--- Collected data ---

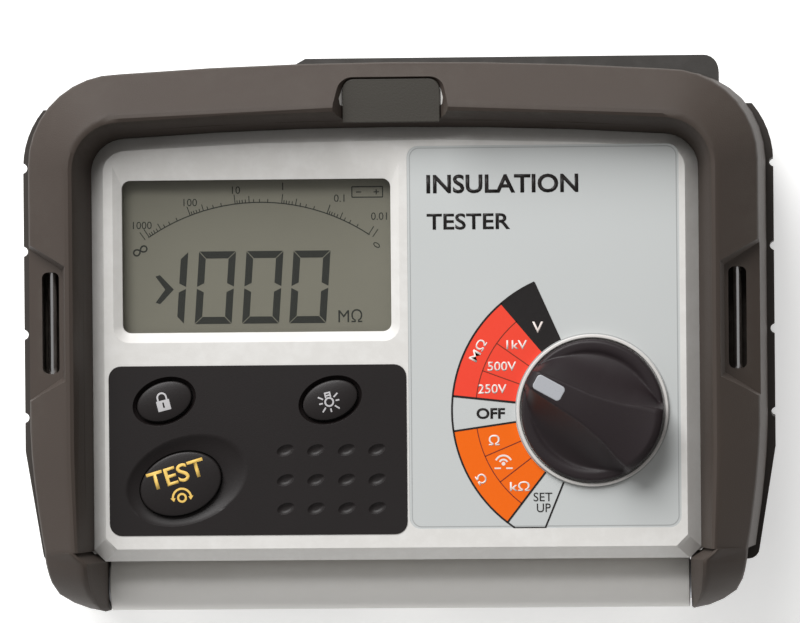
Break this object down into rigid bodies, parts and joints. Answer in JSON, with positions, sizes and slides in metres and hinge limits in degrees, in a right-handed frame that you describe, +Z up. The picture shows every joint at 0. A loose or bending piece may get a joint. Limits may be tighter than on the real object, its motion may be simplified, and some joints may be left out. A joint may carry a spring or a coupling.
{
  "type": "insulation resistance tester",
  "caption": "Handheld insulation resistance tester with a display, keys, a range knob, rear test-lead sockets, a rubber bumper and a lid that folds under the case.",
  "frame": {"origin": "centre of the footprint, on the table the feet stand on", "axes": "+X across the panel from the display side to the knob side; +Y from the hinge edge to the socket edge; +Z up, out of the panel"},
  "size_m": [0.202, 0.148, 0.075],
  "materials": {
    "case_light": "fine-textured moulded ABS",
    "case_dark": "textured moulded ABS",
    "bumper": "matt overmoulded rubber",
    "seal": "plain",
    "key_panel": "smooth moulded rubber",
    "keys": "satin moulded rubber",
    "knob": "satin moulded plastic",
    "knob_ring": "satin",
    "marker": "inlaid",
    "label": "printed polycarbonate sheet",
    "window": "clear moulded plastic",
    "lcd": "liquid crystal glass",
    "backlight": "clear light guide",
    "plated": "bright plated",
    "steel": "plain",
    "brass": "plated",
    "board": "solder-masked glass fibre board",
    "chip": "moulded package",
    "component": "moulded package",
    "winding": "varnished winding",
    "can": "sleeved can",
    "cell": "sleeved dry cell",
    "socket_red": "moulded",
    "socket_black": "moulded",
    "socket_blue": "moulded"
  },
  "bodies": {
    "body": {"upper_case": "case_light", "upper_bumper": "bumper", "latch_plate": "case_dark", "lower_case": "case_dark", "side_grip_left": "bumper", "side_grip_right": "bumper", "case_seal": "seal", "case_screws": "steel", "strap_bar_left": "plated", "strap_bar_right": "plated", "display_window": "window", "display_seal": "seal", "lcd_module": "lcd", "backlight_guide": "backlight", "range_label": "label", "knob_ring": "knob_ring", "key_panel": "key_panel", "key_mat": "seal", "rotary_switch": "component", "main_board": "board", "board_screws": "steel", "microcontroller": "chip", "measuring_chips": "chip", "sounder": "chip", "inverter_transformer": "winding", "relays": "component", "capacitors": "can", "inductor": "winding", "fuse": "backlight", "fuse_clips": "brass", "battery_connector": "component", "battery_cells": "cell", "battery_springs": "steel", "battery_contacts": "brass", "battery_door": "case_dark", "battery_door_screw": "steel", "socket_panel": "key_panel", "socket_positive": "socket_red", "socket_negative": "socket_black", "socket_guard": "socket_blue", "socket_contacts": "brass", "hinge_stubs": "steel"},
    "link": {"lid_link": "case_light", "lid_hinge_pin": "steel"},
    "lid": {"lid": "case_dark", "lid_label": "label"},
    "knob": {"range_knob": "knob", "knob_marker": "marker", "switch_spindle": "component"},
    "lock_button": {"lock_key": "keys"},
    "backlight_button": {"backlight_key": "keys"},
    "test_button": {"test_key": "keys"}
  },
  "joints": [
    {"name": "lid_link_swing", "type": "hinge", "parent": "body", "child": "link", "pos_m": [0, -0.0665, 0.042], "axis": [-1, 0, 0], "range_deg": [0, 180]},
    {"name": "lid_swing", "type": "hinge", "parent": "link", "child": "lid", "pos_m": [0, -0.0665, 0.0072], "axis": [-1, 0, 0], "range_deg": [0, 180]},
    {"name": "range_turn", "type": "hinge", "parent": "body", "child": "knob", "pos_m": [0.0525, -0.0209, 0.062], "axis": [0, 0, 1], "range_deg": [-30, 90]},
    {"name": "lock_press", "type": "slide", "parent": "body", "child": "lock_button", "axis": [0, 0, -1], "range_m": [0, 0.0012], "stiffness_N_per_m": 900},
    {"name": "backlight_press", "type": "slide", "parent": "body", "child": "backlight_button", "axis": [0, 0, -1], "range_m": [0, 0.0012], "stiffness_N_per_m": 900},
    {"name": "test_press", "type": "slide", "parent": "body", "child": "test_button", "axis": [0, 0, -1], "range_m": [0, 0.0012], "stiffness_N_per_m": 900}
  ],
  "couplings": [
    {"joint": "lid_swing", "follows": "lid_link_swing", "ratio": 1}
  ]
}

---

> [Written request] Set down the material above again, word for word.

> [The reply]
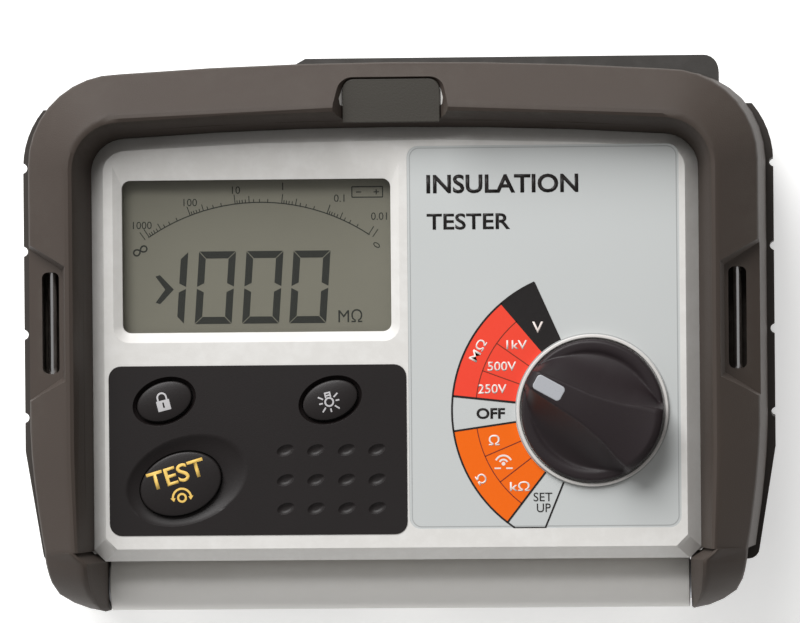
Break this object down into rigid bodies, parts and joints. Answer in JSON, with positions, sizes and slides in metres and hinge limits in degrees, in a right-handed frame that you describe, +Z up. The picture shows every joint at 0. A loose or bending piece may get a joint. Limits may be tighter than on the real object, its motion may be simplified, and some joints may be left out. A joint may carry a spring or a coupling.
{
  "type": "insulation resistance tester",
  "caption": "Handheld insulation resistance tester with a display, keys, a range knob, rear test-lead sockets, a rubber bumper and a lid that folds under the case.",
  "frame": {"origin": "centre of the footprint, on the table the feet stand on", "axes": "+X across the panel from the display side to the knob side; +Y from the hinge edge to the socket edge; +Z up, out of the panel"},
  "size_m": [0.202, 0.148, 0.075],
  "materials": {
    "case_light": "fine-textured moulded ABS",
    "case_dark": "textured moulded ABS",
    "bumper": "matt overmoulded rubber",
    "seal": "plain",
    "key_panel": "smooth moulded rubber",
    "keys": "satin moulded rubber",
    "knob": "satin moulded plastic",
    "knob_ring": "satin",
    "marker": "inlaid",
    "label": "printed polycarbonate sheet",
    "window": "clear moulded plastic",
    "lcd": "liquid crystal glass",
    "backlight": "clear light guide",
    "plated": "bright plated",
    "steel": "plain",
    "brass": "plated",
    "board": "solder-masked glass fibre board",
    "chip": "moulded package",
    "component": "moulded package",
    "winding": "varnished winding",
    "can": "sleeved can",
    "cell": "sleeved dry cell",
    "socket_red": "moulded",
    "socket_black": "moulded",
    "socket_blue": "moulded"
  },
  "bodies": {
    "body": {"upper_case": "case_light", "upper_bumper": "bumper", "latch_plate": "case_dark", "lower_case": "case_dark", "side_grip_left": "bumper", "side_grip_right": "bumper", "case_seal": "seal", "case_screws": "steel", "strap_bar_left": "plated", "strap_bar_right": "plated", "display_window": "window", "display_seal": "seal", "lcd_module": "lcd", "backlight_guide": "backlight", "range_label": "label", "knob_ring": "knob_ring", "key_panel": "key_panel", "key_mat": "seal", "rotary_switch": "component", "main_board": "board", "board_screws": "steel", "microcontroller": "chip", "measuring_chips": "chip", "sounder": "chip", "inverter_transformer": "winding", "relays": "component", "capacitors": "can", "inductor": "winding", "fuse": "backlight", "fuse_clips": "brass", "battery_connector": "component", "battery_cells": "cell", "battery_springs": "steel", "battery_contacts": "brass", "battery_door": "case_dark", "battery_door_screw": "steel", "socket_panel": "key_panel", "socket_positive": "socket_red", "socket_negative": "socket_black", "socket_guard": "socket_blue", "socket_contacts": "brass", "hinge_stubs": "steel"},
    "link": {"lid_link": "case_light", "lid_hinge_pin": "steel"},
    "lid": {"lid": "case_dark", "lid_label": "label"},
    "knob": {"range_knob": "knob", "knob_marker": "marker", "switch_spindle": "component"},
    "lock_button": {"lock_key": "keys"},
    "backlight_button": {"backlight_key": "keys"},
    "test_button": {"test_key": "keys"}
  },
  "joints": [
    {"name": "lid_link_swing", "type": "hinge", "parent": "body", "child": "link", "pos_m": [0, -0.0665, 0.042], "axis": [-1, 0, 0], "range_deg": [0, 180]},
    {"name": "lid_swing", "type": "hinge", "parent": "link", "child": "lid", "pos_m": [0, -0.0665, 0.0072], "axis": [-1, 0, 0], "range_deg": [0, 180]},
    {"name": "range_turn", "type": "hinge", "parent": "body", "child": "knob", "pos_m": [0.0525, -0.0209, 0.062], "axis": [0, 0, 1], "range_deg": [-30, 90]},
    {"name": "lock_press", "type": "slide", "parent": "body", "child": "lock_button", "axis": [0, 0, -1], "range_m": [0, 0.0012], "stiffness_N_per_m": 900},
    {"name": "backlight_press", "type": "slide", "parent": "body", "child": "backlight_button", "axis": [0, 0, -1], "range_m": [0, 0.0012], "stiffness_N_per_m": 900},
    {"name": "test_press", "type": "slide", "parent": "body", "child": "test_button", "axis": [0, 0, -1], "range_m": [0, 0.0012], "stiffness_N_per_m": 900}
  ],
  "couplings": [
    {"joint": "lid_swing", "follows": "lid_link_swing", "ratio": 1}
  ]
}